§ Exercise objective: Repeat, exactly, the run of lines that opens with the line containing "Write part 2" and closes with the line containing "shoulder = reach", and leave all other lines out.

** Begin Source data **

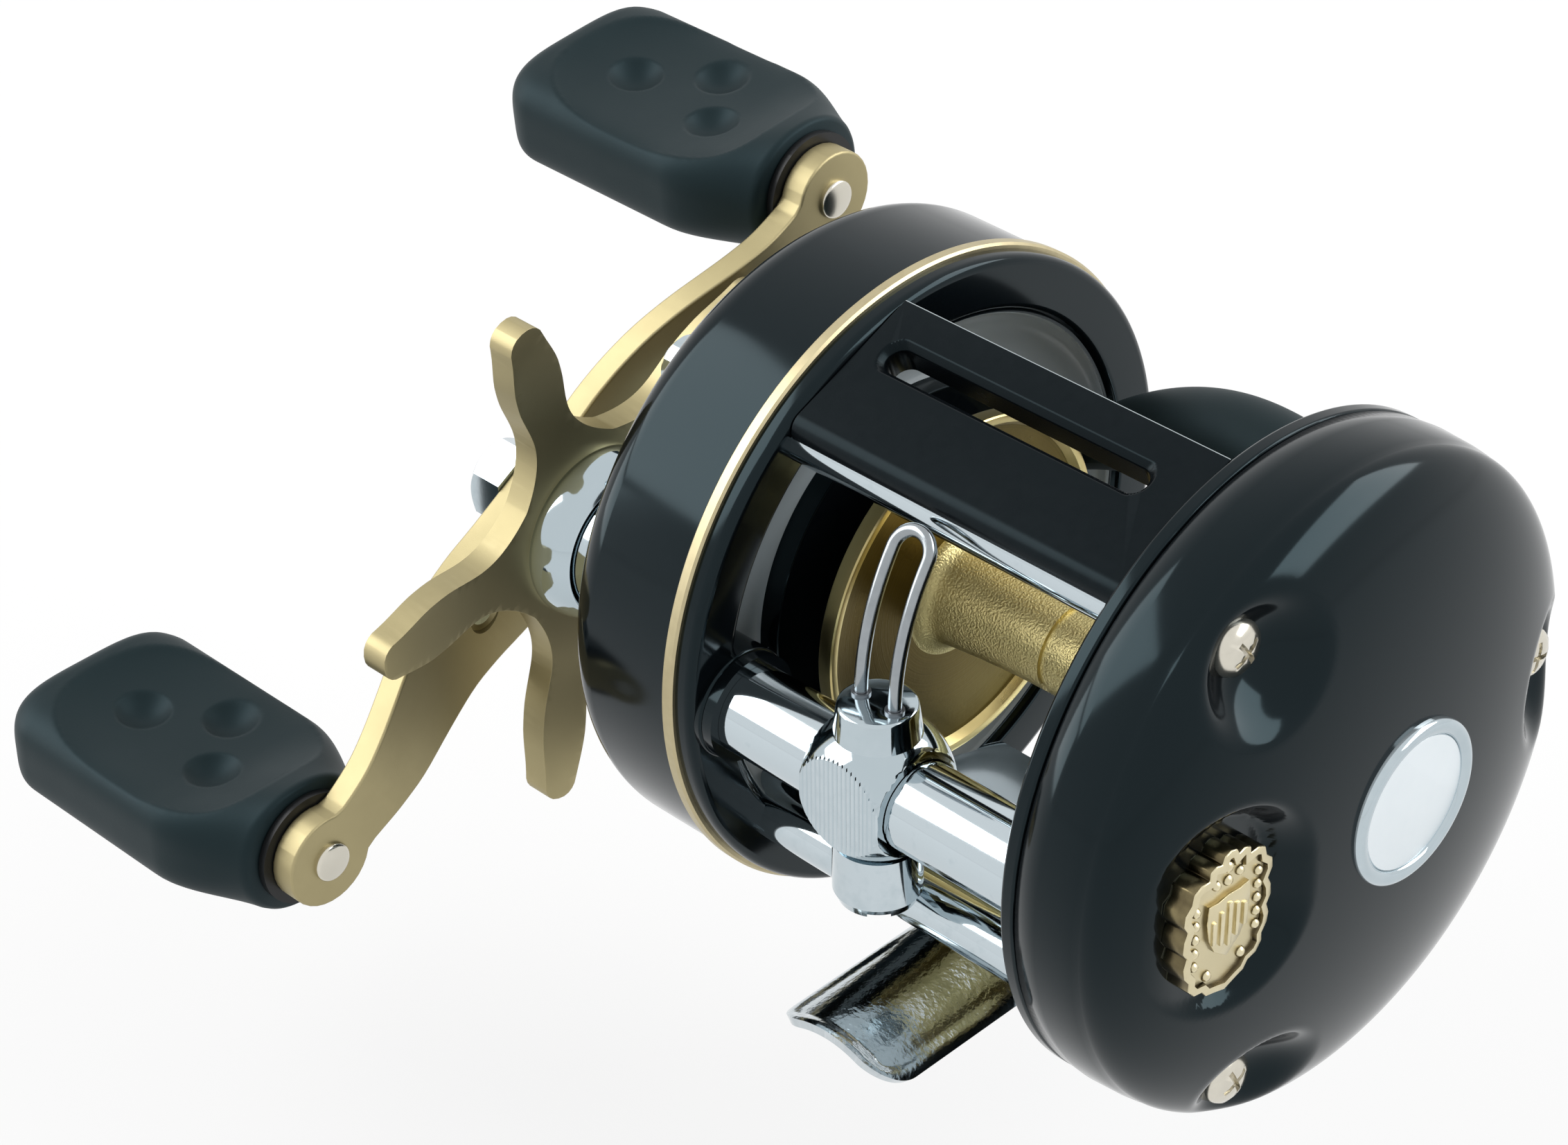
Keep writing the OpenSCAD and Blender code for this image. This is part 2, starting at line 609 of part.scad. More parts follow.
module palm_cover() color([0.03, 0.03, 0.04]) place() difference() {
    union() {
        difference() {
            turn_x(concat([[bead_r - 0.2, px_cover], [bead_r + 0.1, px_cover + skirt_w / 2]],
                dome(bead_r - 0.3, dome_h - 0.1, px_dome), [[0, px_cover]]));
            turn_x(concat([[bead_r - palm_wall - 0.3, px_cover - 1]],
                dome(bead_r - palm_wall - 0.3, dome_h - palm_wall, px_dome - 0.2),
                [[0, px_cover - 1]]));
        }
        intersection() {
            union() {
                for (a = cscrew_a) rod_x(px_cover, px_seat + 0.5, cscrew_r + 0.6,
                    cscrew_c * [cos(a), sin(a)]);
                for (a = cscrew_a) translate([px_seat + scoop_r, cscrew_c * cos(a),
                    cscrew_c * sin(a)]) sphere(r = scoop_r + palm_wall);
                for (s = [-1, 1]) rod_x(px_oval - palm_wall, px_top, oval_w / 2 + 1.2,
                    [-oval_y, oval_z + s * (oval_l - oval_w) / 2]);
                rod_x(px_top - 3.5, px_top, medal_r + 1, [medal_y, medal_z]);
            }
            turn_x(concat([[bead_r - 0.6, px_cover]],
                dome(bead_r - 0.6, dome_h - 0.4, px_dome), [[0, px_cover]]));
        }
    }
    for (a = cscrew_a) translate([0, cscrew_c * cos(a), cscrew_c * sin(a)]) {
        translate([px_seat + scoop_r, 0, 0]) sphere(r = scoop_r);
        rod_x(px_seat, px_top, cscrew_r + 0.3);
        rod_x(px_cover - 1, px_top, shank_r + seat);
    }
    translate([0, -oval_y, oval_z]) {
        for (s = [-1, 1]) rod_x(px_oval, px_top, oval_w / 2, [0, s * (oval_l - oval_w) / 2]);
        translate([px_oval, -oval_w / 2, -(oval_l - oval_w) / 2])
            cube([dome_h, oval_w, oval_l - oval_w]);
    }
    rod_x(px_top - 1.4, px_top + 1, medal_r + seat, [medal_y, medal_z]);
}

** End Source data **
** Begin Source data **

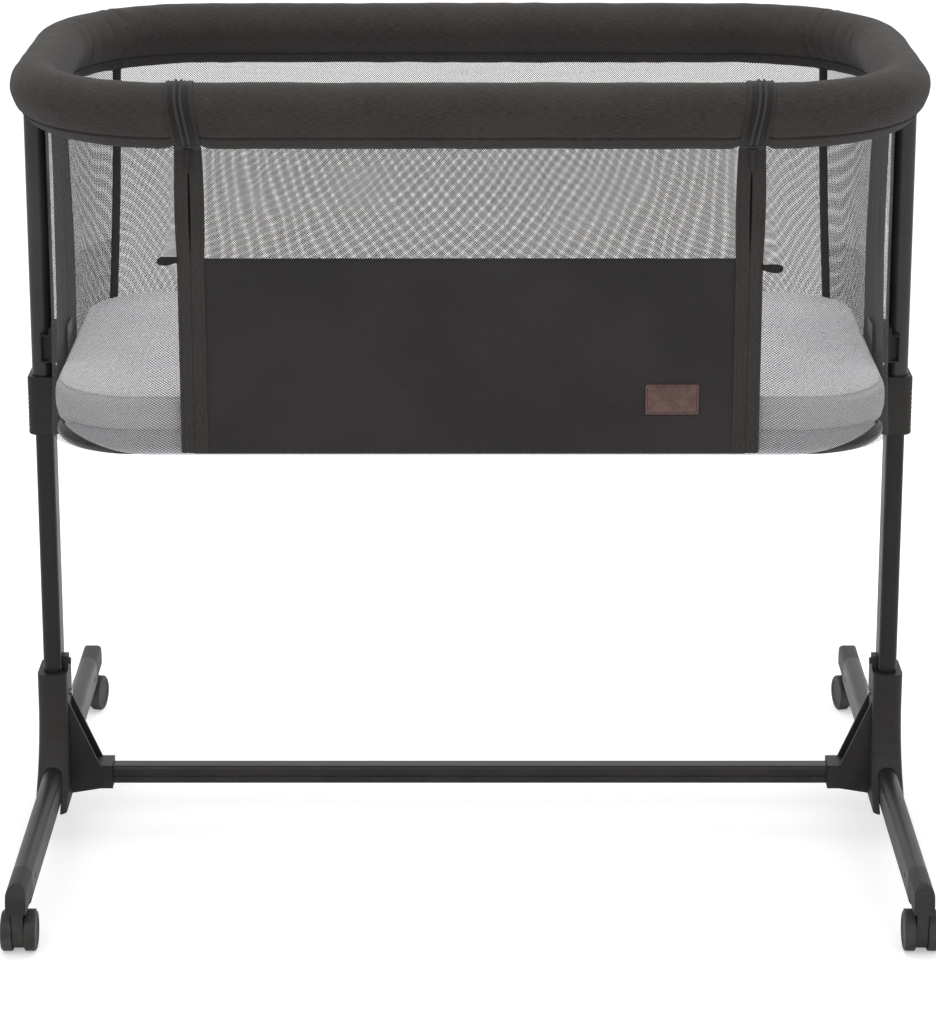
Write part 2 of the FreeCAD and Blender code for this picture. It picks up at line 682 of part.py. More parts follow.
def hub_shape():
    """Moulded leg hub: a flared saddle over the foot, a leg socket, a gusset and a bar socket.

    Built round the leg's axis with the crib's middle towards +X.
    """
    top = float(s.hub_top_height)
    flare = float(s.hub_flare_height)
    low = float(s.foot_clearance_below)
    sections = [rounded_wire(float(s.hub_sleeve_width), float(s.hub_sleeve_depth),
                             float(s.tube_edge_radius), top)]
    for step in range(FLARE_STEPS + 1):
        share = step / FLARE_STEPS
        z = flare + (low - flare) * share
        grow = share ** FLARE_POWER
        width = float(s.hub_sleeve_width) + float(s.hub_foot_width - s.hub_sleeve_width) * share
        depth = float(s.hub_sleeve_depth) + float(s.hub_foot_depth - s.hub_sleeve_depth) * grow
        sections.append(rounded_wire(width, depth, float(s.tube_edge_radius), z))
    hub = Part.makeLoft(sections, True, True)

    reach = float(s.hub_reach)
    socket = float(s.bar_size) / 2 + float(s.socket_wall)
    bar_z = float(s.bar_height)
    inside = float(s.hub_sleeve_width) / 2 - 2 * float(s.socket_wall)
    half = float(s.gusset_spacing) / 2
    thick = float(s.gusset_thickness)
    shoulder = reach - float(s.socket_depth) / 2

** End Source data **

§ Complete output:
Write part 2 of the FreeCAD and Blender code for this picture. It picks up at line 682 of part.py. More parts follow.
def hub_shape():
    """Moulded leg hub: a flared saddle over the foot, a leg socket, a gusset and a bar socket.

    Built round the leg's axis with the crib's middle towards +X.
    """
    top = float(s.hub_top_height)
    flare = float(s.hub_flare_height)
    low = float(s.foot_clearance_below)
    sections = [rounded_wire(float(s.hub_sleeve_width), float(s.hub_sleeve_depth),
                             float(s.tube_edge_radius), top)]
    for step in range(FLARE_STEPS + 1):
        share = step / FLARE_STEPS
        z = flare + (low - flare) * share
        grow = share ** FLARE_POWER
        width = float(s.hub_sleeve_width) + float(s.hub_foot_width - s.hub_sleeve_width) * share
        depth = float(s.hub_sleeve_depth) + float(s.hub_foot_depth - s.hub_sleeve_depth) * grow
        sections.append(rounded_wire(width, depth, float(s.tube_edge_radius), z))
    hub = Part.makeLoft(sections, True, True)

    reach = float(s.hub_reach)
    socket = float(s.bar_size) / 2 + float(s.socket_wall)
    bar_z = float(s.bar_height)
    inside = float(s.hub_sleeve_width) / 2 - 2 * float(s.socket_wall)
    half = float(s.gusset_spacing) / 2
    thick = float(s.gusset_thickness)
    shoulder = reach - float(s.socket_depth) / 2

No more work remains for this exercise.